Resistir, me digo. Refugiarse en la música, hacer de la
lectura una barricada, hacer de pensar el mundo y de la meditación y los largos
paseos un espacio por donde transitar las horas del día. Compatibilizar las
tareas de atender a los asuntos de la colmena con otros temas. Frecuentemente
tengo que hacer un gran esfuerzo por agarrar un libro o someterme a alguna
actividad frente a mi disposición a no hacer nada, un no hacer nada que me
lleva fácilmente a situaciones de pura contemplación en las que meditación,
sueño, recuerdos, especulación en torno a algún tema concreto se mezclan sin
disolución de continuidad como pueden mezclarse las aguas de muchos riachuelos
que confluyen en una corriente de agua mayor.

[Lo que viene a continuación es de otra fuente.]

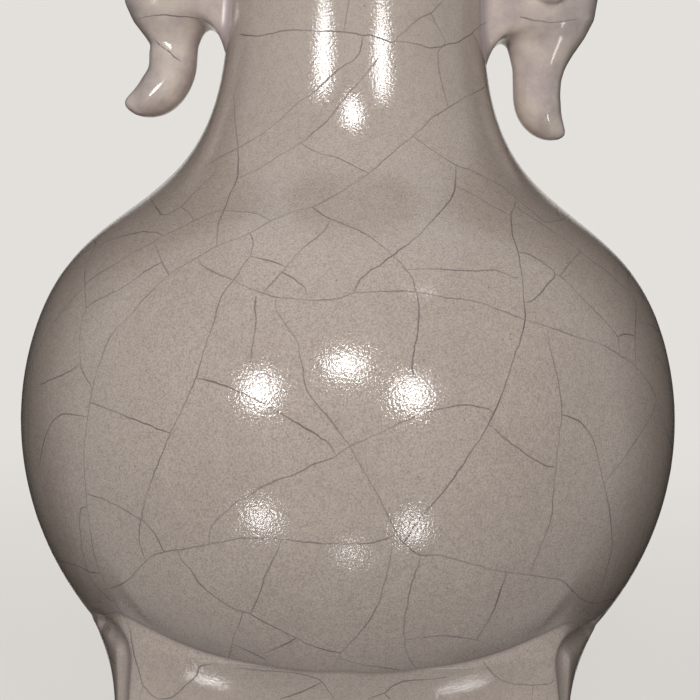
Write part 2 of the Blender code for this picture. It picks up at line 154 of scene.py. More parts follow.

# Crackle lines followed in the photograph, each a row of x,y in its frame
BELLY_CRACKS = """
44,338 50,328 60,314 70,302 80,291 88,282 100,273 114,265 128,256 140,249 154,242 162,236 176,230 194,221 204,216 217,211 232,211 246,212 258,214 271,221
485,87 478,91 464,98 448,108 432,118 420,130 398,148 382,162 368,174 350,186 334,196 312,207 296,211 271,221 250,233 236,239 217,246 198,257 170,274 150,293 140,303 132,314 117,328 108,341 101,360 95,378 90,402 85,438 84,460 86,494 89,522 92,542 96,560 107,588 118,607 126,619
98,245 116,238 128,235 140,232 150,232 158,233 163,236
154,241 158,252 162,262 169,275
162,262 146,271 134,280 120,289 108,295 96,301 86,308
89,258 85,270 85,288 86,308 82,320 80,336 80,352 81,366 86,378 92,387
80,364 70,371 60,376 50,380 40,385
87,417 76,415 64,414 56,418 50,426 45,438 42,450 39,468
90,402 100,406 116,412 130,418 144,423 158,429 170,433
250,233 253,242 250,256 242,267 236,277 224,292 218,306 214,322 208,338 203,354 196,378 190,392 182,410 170,434 164,449 154,474 149,488 145,502 141,520 139,536 141,548 146,561
250,256 262,259 274,262 286,267
331,219 322,233 302,249 286,267 282,272 271,284 263,293
282,272 294,279 303,286 307,294 307,300
198,257 201,264 210,270 220,275 234,280 246,287 263,293 274,297 286,298 307,300 324,300 340,298 354,293 370,292 400,291 414,292 434,295 448,298 468,300 484,304 500,310 526,320 546,326 580,338 598,343 618,354 636,367 648,382 656,398 655,405 650,418 640,434 625,457 618,466 604,483
256,296 255,308 256,324 253,342 251,358 250,364
275,298 277,312 284,322 290,331 297,341 300,356 303,370 305,384 310,396 322,410 332,422 340,433 350,447 360,465 377,494 390,520 397,534 402,541 410,549 421,555 434,555 448,557 464,562 480,566 493,570 507,572 529,575 556,579 564,582 572,590 580,598 588,602 598,603 608,600 618,599
195,378 206,380 220,384 240,392 262,403 280,413 300,425 312,432 328,443 336,455
210,544 209,534 214,523 224,513 236,503 250,495 262,487 280,479 296,474 310,466 324,461 336,456 350,446 364,440 384,431 414,417 440,409 464,405 480,407 488,409 494,413
312,207 320,213 331,219 348,226 360,231 380,244 393,256 402,264 407,271 413,280 415,288 418,300 419,316 417,336 412,364 414,378
456,165 455,186 452,197 442,210 430,223 418,236 404,247 393,255 380,265 366,274 358,283 354,293
407,270 420,269 436,269 452,270 476,271 492,270 504,273 512,277 521,278
455,186 470,193 481,199 490,205 502,211 511,216
516,201 514,207 511,216 512,230 514,240 518,252 522,276 524,302 525,320 521,338 516,352 510,370 504,389 494,413 488,425 480,439 470,453 460,469 440,496 425,512 412,530 404,543
516,206 526,214 542,224 552,231 566,240 580,251 594,262 610,274 620,284 630,292 635,300 636,316 635,336 636,367
413,136 422,143 438,154 456,165 470,170 486,178 500,185 510,193 522,203 530,210 540,218 545,222 556,221 564,219
518,252 530,255 542,262 555,274 546,286 538,296 530,302 524,302
580,252 570,263 560,276
555,274 561,277 570,285 580,296 592,308 604,320 617,336 619,345 620,355
617,337 626,334 635,336
547,328 549,342 553,360 558,380 561,400 562,415 560,430 556,467 553,496 552,514 548,528 540,548 535,560 529,575
562,415 570,417 580,422 588,431 594,442 597,454 600,467 607,498 610,514 612,546 609,560 605,576 599,592 592,602 579,614
490,425 502,436 516,447 532,458 544,465 555,467
87,494 100,498 114,504 128,512 141,520 152,530 158,540 164,552
107,589 120,585 131,577 140,567 146,561 154,555 164,552 177,550 190,548 210,544 232,540 246,538 281,539 296,541 316,543 340,544 370,543 388,538 397,534
177,550 182,560 192,572 200,584 210,593 220,600 232,608 250,614 264,622 280,630 296,638 310,645 326,650 341,653
281,539 278,549 271,564 265,576 261,590 256,602 251,613
243,612 239,624 234,636 230,652 228,661
232,644 246,650 261,657 268,663
296,638 286,644 274,649 263,654
87,507 82,508 80,513 80,530 82,548 86,564 90,577 97,587 106,596 114,602
61,561 72,564 82,568 90,572 100,573
100,617 106,614 116,612 122,613 126,619
393,540 391,554 388,570 383,588 380,600 372,616 362,630 350,643 341,653 338,659 332,669
339,658 360,664 380,667 400,670
421,555 419,563 415,574 410,590 407,608 404,622 405,644 409,658 417,669
405,640 420,638 436,636 450,636 464,638 477,640 486,644 500,649
507,572 502,586 496,604 490,618 480,634 477,640
"""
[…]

A esta hora trato de alejarme de esa realidad. Polemizo
conmigo mismo para encontrar un lugar de transición que se haga cargo de esa
parte del individuo que se ha desnudado de su vertiente social para encontrarse
con la intimidad del yo. Estamos tan determinados por algunos hábitos
procedentes de nuestro entorno cultural occidental, que cuando tratamos de
recuperar un estado en donde las sensaciones y los pensamientos campen
liberados del sostén de la realidad inmediata y de la carne que les sustenta,
puede llegar a parecernos una soberana pérdida de tiempo.
Hoy, estando bajo el influjo de esa fuerza de resistencia
que quiere cobijarse en hacer algo frente a la nada que le proponía mi cómoda
posición en el sillón, mis pensamientos cayeron en un asunto recurrente, esa
idea tópica de la liviandad de la vida frente a la pasión y el esfuerzo que
ponemos en acumular esto o lo otro, hacer esto o lo de más allá. En ello me
encontraba cuando noté que me estaba durmiendo, me incorporé algo y traté de centrarme
en otra cosa. Por la ventana entraba el atardecer, el fin del ciclo del día se
acercaba a su final. Con aquella imagen en la retina, cada vez más oscuro el
horizonte, despertaba y volvía a adormilarme. Pero el caso era que no por ello
dejaba de pensar la vida, mirarla y rastrear por aquí y por allí. Sucedía como
en una partitura en donde distintas melodías encabalgan unas sobre otras, se
mezclan, se cruzan y se disuelven en una aparente nada de silencio para volver
a resucitar empujadas por un tema nuevo. Todo bastante ambiguo pero próximo a
acercarse desde esa ambigüedad a la parte de la existencia en la que día tras
día queremos encontrar una explicación, un significado o una visión global de
sus distintas realidades. Un juego de luces y sombras en un ambiente de
somnolencia que acaso tuviera alguna correlación cercana a lo que sucede con el
sueño y que terminó por agotarse cuando la oscuridad estaba a punto de tragarse
las últimas luces del horizonte.
Me llaman la atención esas cosas que suceden en nosotros
fuera de nuestro control cuando “no hacemos absolutamente nada”, y se me ocurre
que quién sabe si esas situaciones no son el laboratorio donde muchos asuntos
personales se aclaran; incluso indagar eso que llamamos el yo, y de cuyo origen
tanto nos cuesta averiguar, acaso no tenga una manera más eficaz de aclararse que
ese rodearse de inacción, de un no hacer nada en donde los pensamientos,
liberados de relaciones de causa y efecto, encuentran el modo de abrirse camino
en la oscuridad del yo y de la existencia en general. Es un medio, que por muy
acuático que parezca, aparece eficazmente productivo, pese a que los engranajes
de la razón estén totalmente ausentes en sus procesos.